Banks without a clear view of their target operations model will become embroiled in lengthy discussions, says Mr Wagle, and end up with “a beggar’s model”, unwieldy and full of compromises, which takes a long time to get to. “Such models are generally like spaghetti; they don’t deliver benefits and the governance is difficult. Making any subsequent changes is also very difficult.”

Technology is definitely part of the M&A process, says Mr Bailey, and in some respects is key because it allows for a comparison of cost and income ratios across geographies. “Long-held truths that certain activities cost more in certain countries are being eroded by standards, regulations and technology. A ruthless approach is needed to execute the integration required to deliver the promised economic benefits of M&A. If an acquiring bank listens to arguments such as ‘we do things differently’ it can end up running multiple infrastructures for years because it is politically too difficult to change.”

Axel Pierron, Paris-based senior analyst at consultancy Celent, says a majority of the banks that acquired institutions in emerging markets did not immediately implement standards or try to harmonise processes. “These banks are only now trying to get economies of scale in the back office – it has been done on a mid-term basis.” IT can help banks achieve economies of scale in a cross-border merger, but there are challenges. “IT can be very specific to the type of bank or the market in which it operates, as well as the business vertical that it is involved in,” says Mr Pierron. “Differing consumer protection legislation across Europe makes it difficult to merge IT systems for consumer credit or mortgage applications. This all means that the ability to get economies of scale are limited.”

Yet, the Santander acquisition of Abbey proved that IT could be a “huge facilitator”, says Mr Pierron. “Santander was able to convince investors that they would create substantial synergies and savings by moving Abbey’s core banking system on to the Santander platform.”

Low priority

Despite the obvious contribution IT can make to M&A, it is low on the priority list when a merger or acquisition is considered, says Mr Silva. “Sometimes technology is never considered and the ability to run the two institutions’ systems and operations separately becomes the default position. Yet I believe that the next generation of senior managers may well start merger discussions based on technology. These people have come through the ranks in an environment where margins and economies of scale are critical; 10 or 15 years ago bankers weren’t that concerned about economies of scale. The current environment is promoting cross-border mergers.”

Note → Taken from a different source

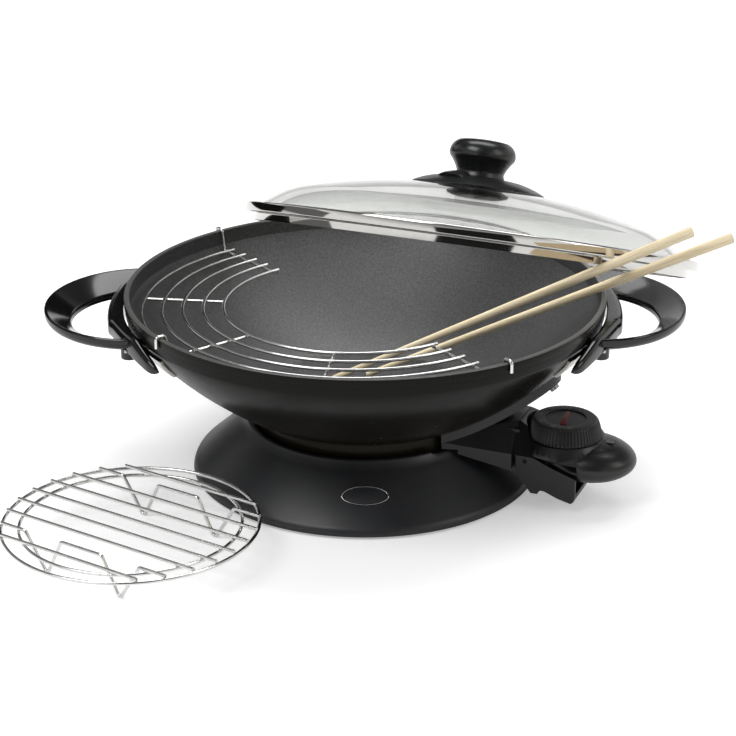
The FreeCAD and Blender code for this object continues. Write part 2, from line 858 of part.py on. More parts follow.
def handle_shape():
    """Right handle: a funnel-shaped loop on a bar that follows the rim."""
    centre = value("@handle_centre")
    outer = (centre, sizes.handle_reach, sizes.handle_half_width)
    inner = (centre, sizes.grip_reach, sizes.grip_half_width)
    lower = Part.makeLoft([ellipse_wire(*inner, sizes.grip_low),
                           ellipse_wire(*outer, sizes.handle_edge_low)], True, True)
    edge = Part.Face(ellipse_wire(*outer, sizes.handle_edge_low)).extrude(
        UP * (sizes.handle_edge_high - sizes.handle_edge_low))
    funnel = Part.makeLoft([ellipse_wire(*inner, sizes.grip_high),
                            ellipse_wire(*outer, sizes.handle_edge_high)], True, True)
    opening = Part.Face(ellipse_wire(*inner, sizes.stud_low)).extrude(UP * (sizes.rim_top - sizes.stud_low))
    bar_radius = sizes.rim_radius + sizes.bar_gap
    wok_room = Part.makeCylinder(bar_radius, sizes.rim_top)
    loop = lower.fuse(edge).cut([funnel, opening, wok_room])
    arm = sizes.arm_half_width
    side = [(-arm, sizes.arm_low), (-sizes.handle_half_width, sizes.bar_low),
            (sizes.handle_half_width, sizes.bar_low), (arm, sizes.arm_low),
            (arm, sizes.arm_high), (sizes.handle_half_width, sizes.bar_high),
            (-sizes.handle_half_width, sizes.bar_high), (-arm, sizes.arm_high)]
    across = Part.Face(Part.Wire(polyline([Vector(centre - sizes.handle_reach, y, z) for y, z in side])))
    rail = across.extrude(Vector(2 * sizes.handle_reach, 0, 0))
    tube = Part.makeCylinder(bar_radius + sizes.bar_thickness, sizes.rim_top).cut(wok_room)
    shape = loop.fuse(rail.common(tube))
    studs = []
    holes = []
    for y in (-sizes.stud_half_spacing, sizes.stud_half_spacing):
        foot = Vector(centre, y, sizes.stud_low)
        stud_height = sizes.tab_low - sizes.seat_gap - sizes.stud_low
        stud = Part.makeCylinder(sizes.stud_radius, stud_height, foot)
        studs.append(stud)
        holes.append(Part.makeCylinder(sizes.handle_screw_head + sizes.running_gap,
                                       sizes.handle_screw_head_height + sizes.handle_screw_sink, foot))
        holes.append(Part.makeCylinder(sizes.handle_screw_radius + sizes.running_gap,
                                       sizes.handle_hole_depth, foot))
        slot = tab_box(y, sizes.seat_gap)
        holes.append(slot)
    return shape.fuse(studs).cut(holes).removeSplitter()


def tab_box(y, margin):
    """Bracket tab at a stud, grown by a margin; it starts inside the bracket band."""
    start = bowl_radius_at(sizes.tab_low, sizes.seat_gap) + sizes.bracket_thickness / 2
    turn = math.degrees(math.atan2(y, value("@handle_centre")))
    tab = Part.makeBox(value("@tab_reach") - start + margin, 2 * (sizes.tab_half_width + margin),
                       sizes.bracket_thickness + 2 * margin,
                       Vector(start, -sizes.tab_half_width - margin, sizes.tab_low - margin))
    tab.rotate(ORIGIN, UP, turn)
    return tab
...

Paying more attention to technology during an acquisition may already be starting, with RBS reportedly attracted to the (largely technology-based) transaction banking capabilities of ABN AMRO. “Technology is definitely a part of the M&A process,” says Mr Haragopal, vice-president and business head, Finacle, Infosys Technologies. But he cautions that technology is the means and not the end; it does not drive M&A but a robust platform can offer seamless integration through which costs can be reduced, processing volumes increased and management controls improved.

Synergies and savings

Mr Wagle says while IT can deliver a great deal of savings during a M&A deal, not enough attention is paid to where the synergies and savings are. “When Barclays was bidding for ABN AMRO, it forecast $3.5bn of synergies, of which $1.75bn were to come from IT – a significant portion. During a merger, between 30% and 50% of synergies will come from IT-related activities, mainly as a result of removing duplications. However, many of these numbers come from a top-down analysis, without sufficient attention paid to exactly where the savings will come from and what barriers there may be. Not enough effort is given to planning and preparation for dealing with the barriers, such as local regulations that may prevent full IT integration.”

Mr Pierron says very often a bank only discovers the real economies of scale that can be generated after it has made the acquisition. Service-oriented architecture (SOA) makes it easier to plug in new acquisitions or make divestments, says Mr Wagle. SOA is a component-based approach that enables financial institutions to re-engineer core systems without having to “rip out and replace” technology. Under SOA, business rules govern how the IT infrastructure responds to demands. The most commonly used word to describe the benefits is ‘agility’ – financial institutions can respond more quickly to changing customer demands, regulatory requirements or cost drivers.

Geoff Round, UK director for financial services and insurance at software developer Ilog, says SOA plays a “crucial role” in M&A. “In cross-border mergers in the past, banks would have had to run separate systems for different countries and would therefore not be able to leverage very significant cost savings,” he says. “SOA makes it easier for banks to incorporate different systems into the one platform, thus gaining greater returns on the M&A.”

Integration delay

Mr Bailey says SOA is an enabler in M&A, but “not many banks have implemented such systems”. Integration of systems post-merger can take quite some time, says Mr Bailey, and in the meantime “the real world continues to move on”. A bank has to be able to integrate the systems of the acquired bank while also meeting new business needs and ensuring compliance with new regulations.

The process of merging with or acquiring another bank often raises questions about IT strategy, for example which technology should be used, should everything be thrown out and replaced with a new system, or should systems be outsourced to a third party? Mr Silva says a merger can present “the perfect opportunity for an outsourcing deal”. He adds: “Why not put together an outsourcing proposal during the merger process that can be funded through the capital costs of the merger? A third party is a politically safe option – the vast majority of post-merger integration projects fail because of politics. Often the acquiring bank will believe its technology is superior, whether it is or not. A third party can be objective.”

Mr Bailey says: “Among the most difficult decisions to make during a post-merger integration are where to stop. Everyone has reasons why their IT project should not be finished. This requires getting into the plumbing of operations and IT and few like others wading around in that.”